If you replaced suspension system parts that hold the wheel in position, it is required that the car be aligned. If that is not done, the wheel could be tipped in or out on top compared to where it should be. Due to the interaction of the geometry of the numerous parts, a tire that is tipped too far usually also causes it to turn left or right a little. If a wheel is turned far enough, you need to turn the steering wheel the other way to bring both wheels to where they're turned an equal amount. The clue is the steering wheel is not centered when you are driving on a straight road. When the two tires are steering in different directions, the car will follow the one with the most weight on it. The other one will slide down the road, or it will walk off to one side as long as the sidewall can flex, then it will suddenly snap back, then start all over again. That snapping back will be felt in the steering wheel. The clue is you won't feel anything abnormal while driving very slowly. How often the tire snaps back is not related to the number of revolution it makes. That means the oscillation could occur at the same rate at 40 mph and at 60 mph.
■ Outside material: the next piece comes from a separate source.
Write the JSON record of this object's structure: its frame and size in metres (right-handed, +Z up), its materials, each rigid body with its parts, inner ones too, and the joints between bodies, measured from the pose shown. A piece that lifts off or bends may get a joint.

The rate might change depending on the type of road surface.
In very rare situations a warped brake rotor can be felt as a steering wheel wobble. "Lateral run out" is one way a rotor can be warped. That is usually not felt in the brake pedal, but it can cause the brake caliper to be pushed left and right on its mounting surface once per wheel revolution. The high mass of the caliper makes it resist that movement, so instead, the spindle tends to move left and right. That tugs on the steering linkage and is felt in the steering wheel. This will not be noticed at low speeds, and it may be more noticeable when braking at higher speeds. Lateral run out can be measured with a dial indicator and will show up as excessive only on the rotor, not on the wheel.
If excessive run out is measured on a wheel, and then on the rotor once that wheel is removed, It is almost certain there is something caught between the rotor and hub that is preventing the rotor from sitting squarely on that hub. This occurs quite often when do-it-yourselfers do a brake job. There will be one or three access holes in the hub, and water can spray up there and cause rust spots to build up on the backside of the rotor's mounting surface. Those high spots of rust must be scraped off before the rotor is machined, to prevent machining a warp into it. If the rotor is reinstalled in a different orientation and those rust spots weren't removed, they will hold it away from the hub. Since the wheel bolts to that surface on the rotor, it too will wobble from that lateral run out. If it is bad enough, you will see the steering wobble at very low speeds, such as when driving through a parking lot. It will be felt in the steering wheel at higher speeds.